MATERIALS PROVIDED:
• • • •

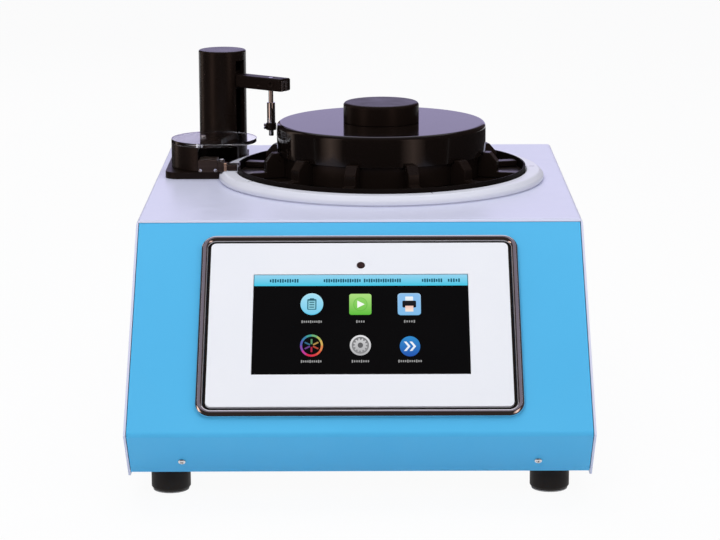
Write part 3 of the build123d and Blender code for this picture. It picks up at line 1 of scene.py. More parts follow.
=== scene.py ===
# Tablet hardness tester: the looks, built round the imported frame. X is right, Y runs to the rear, Z is up.
import json
import math

import bmesh
import bpy
from mathutils import Matrix, Vector

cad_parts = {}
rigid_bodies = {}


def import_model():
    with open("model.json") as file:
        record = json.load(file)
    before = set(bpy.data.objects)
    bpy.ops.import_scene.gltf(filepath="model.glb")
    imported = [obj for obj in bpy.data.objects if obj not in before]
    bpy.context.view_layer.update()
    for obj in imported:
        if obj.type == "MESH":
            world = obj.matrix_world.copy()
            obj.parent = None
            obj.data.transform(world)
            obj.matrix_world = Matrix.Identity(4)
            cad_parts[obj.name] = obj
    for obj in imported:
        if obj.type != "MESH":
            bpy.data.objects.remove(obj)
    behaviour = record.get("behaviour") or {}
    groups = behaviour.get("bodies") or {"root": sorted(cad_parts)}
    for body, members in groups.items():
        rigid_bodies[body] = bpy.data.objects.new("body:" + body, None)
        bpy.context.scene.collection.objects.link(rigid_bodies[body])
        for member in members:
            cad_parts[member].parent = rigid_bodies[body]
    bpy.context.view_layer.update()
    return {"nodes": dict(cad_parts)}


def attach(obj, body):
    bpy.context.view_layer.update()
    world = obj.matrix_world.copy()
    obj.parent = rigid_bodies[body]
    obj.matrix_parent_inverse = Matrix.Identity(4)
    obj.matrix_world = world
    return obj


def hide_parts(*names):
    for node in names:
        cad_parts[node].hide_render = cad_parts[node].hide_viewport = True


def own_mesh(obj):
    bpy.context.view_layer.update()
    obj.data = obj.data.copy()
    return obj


for leftOver in list(bpy.data.objects):
    bpy.data.objects.remove(leftOver)
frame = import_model()
scene = bpy.context.scene
scene.view_settings.view_transform = "Standard"
toMetres = Matrix.Scale(0.001, 4)  # sizes below are in millimetres

# Where the main pieces stand, in millimetres
layout = {
    "topHeight": 180.0,
    "carousel": (16.9, 78.0),
    "column": (-113.5, 161.5),
    "probe": (-72.56, 129.65),
    "housing": (-118.0, 106.3),
    "slopeTop": -99.7,
    "slopeRun": 138.8,
    "slopeDrop": 124.5,
    "displaySetback": 94.0,
    "screenShift": (0.9, -0.5),
    "armReach": 67.07,
}


# Shader helpers
def textureNode(tree, kind, vector, **values):
    node = tree.nodes.new(kind)
    for name, value in values.items():
        node.inputs[name].default_value = value
    tree.links.new(vector, node.inputs["Vector"])
    return node


def mapRange(tree, source, low, high, fromLow=0.3, fromHigh=0.7):
    node = tree.nodes.new("ShaderNodeMapRange")
    node.inputs["From Min"].default_value = fromLow
    node.inputs["From Max"].default_value = fromHigh
    node.inputs["To Min"].default_value = low
    node.inputs["To Max"].default_value = high
    tree.links.new(source, node.inputs["Value"])
    return node.outputs["Result"]


def placedCoordinates(tree, centre=(0, 0, 0), turn=(0, 0, 0), stretch=(1, 1, 1)):
    # object coordinates about a point of the piece, turned and stretched
    coordinates = tree.nodes.new("ShaderNodeTexCoord")
    mapping = tree.nodes.new("ShaderNodeMapping")
    mapping.vector_type = "TEXTURE"
    mapping.inputs["Location"].default_value = [value * 0.001 for value in centre]
    mapping.inputs["Rotation"].default_value = turn
    mapping.inputs["Scale"].default_value = [1 / value for value in stretch]
    tree.links.new(coordinates.outputs["Object"], mapping.inputs["Vector"])
    return mapping.outputs["Vector"]


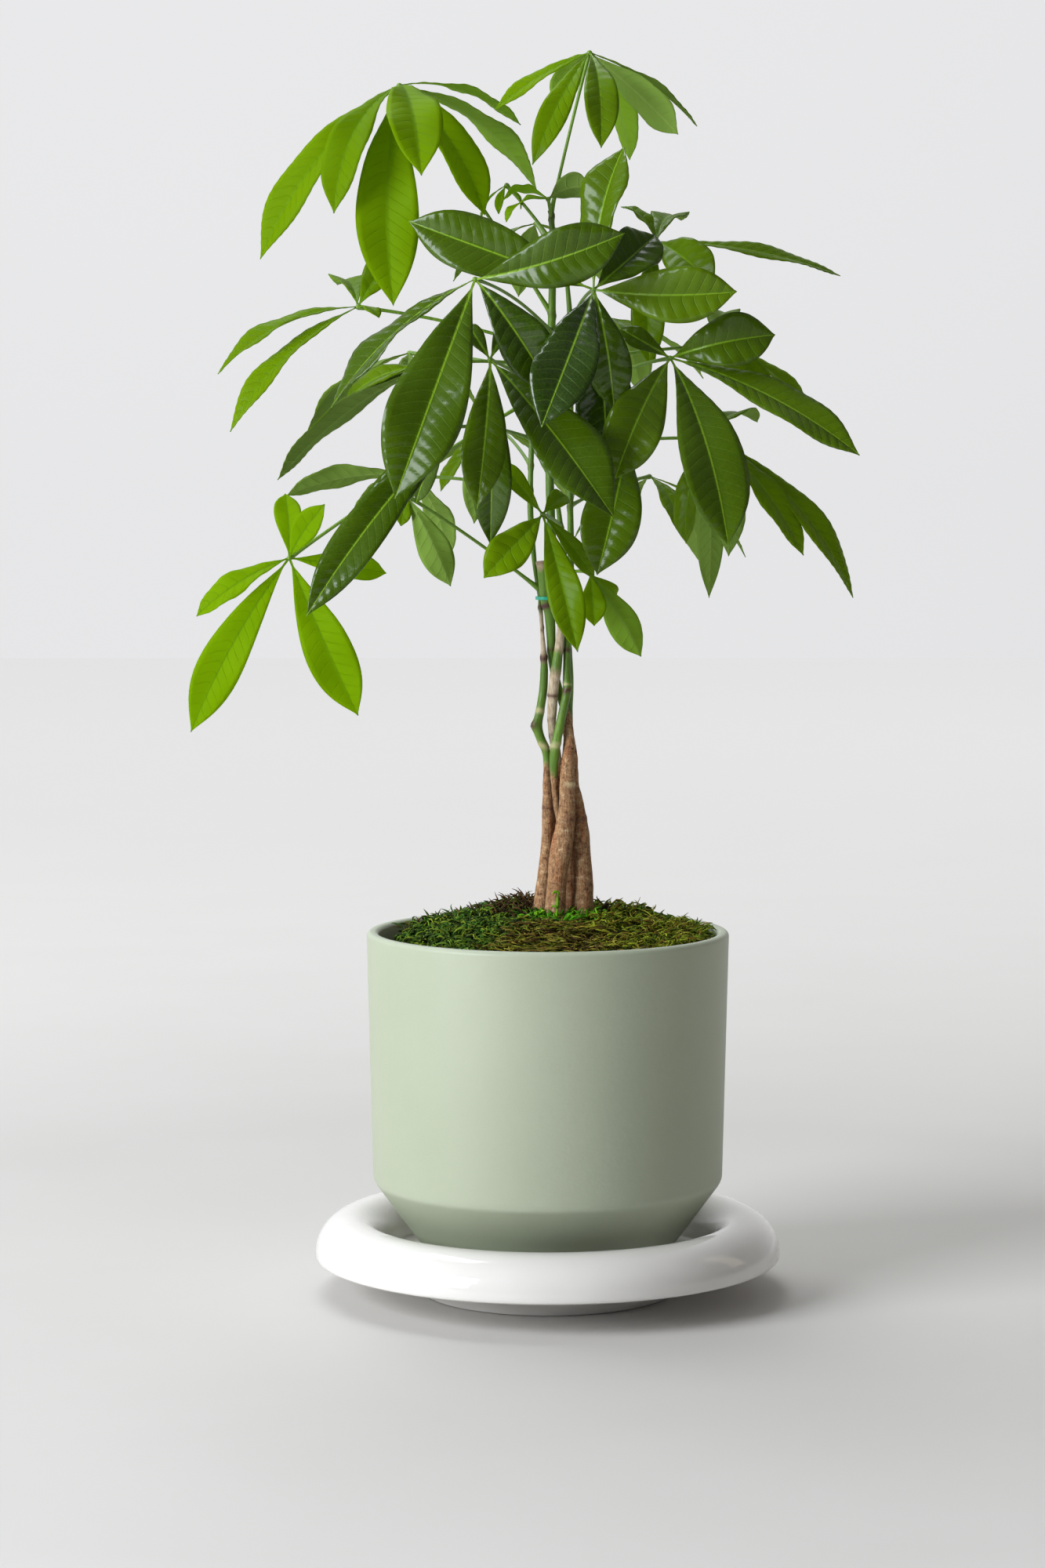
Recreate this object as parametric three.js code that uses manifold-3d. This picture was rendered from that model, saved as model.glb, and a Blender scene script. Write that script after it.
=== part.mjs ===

• • • •

WHAT IS NEEDED:
Restate the listing exactly, starting at its first line and ending at the line where "import math" occurs; include both and no other lines.

FINAL ANSWER:
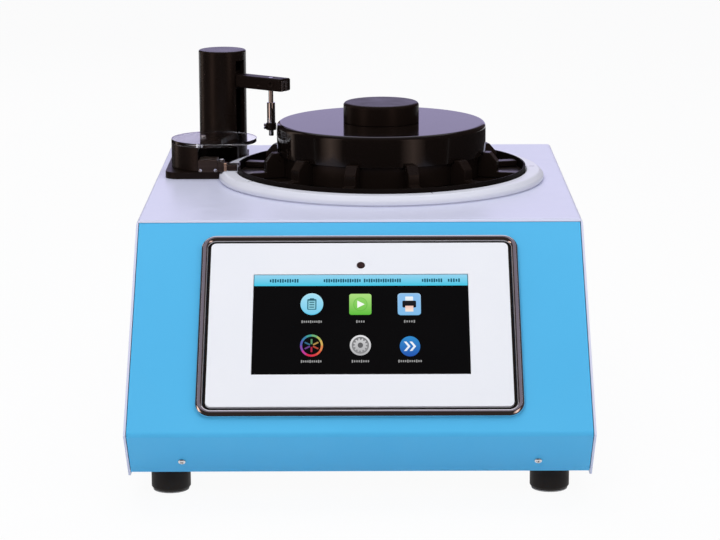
Write part 3 of the build123d and Blender code for this picture. It picks up at line 1 of scene.py. More parts follow.
=== scene.py ===
# Tablet hardness tester: the looks, built round the imported frame. X is right, Y runs to the rear, Z is up.
import json
import math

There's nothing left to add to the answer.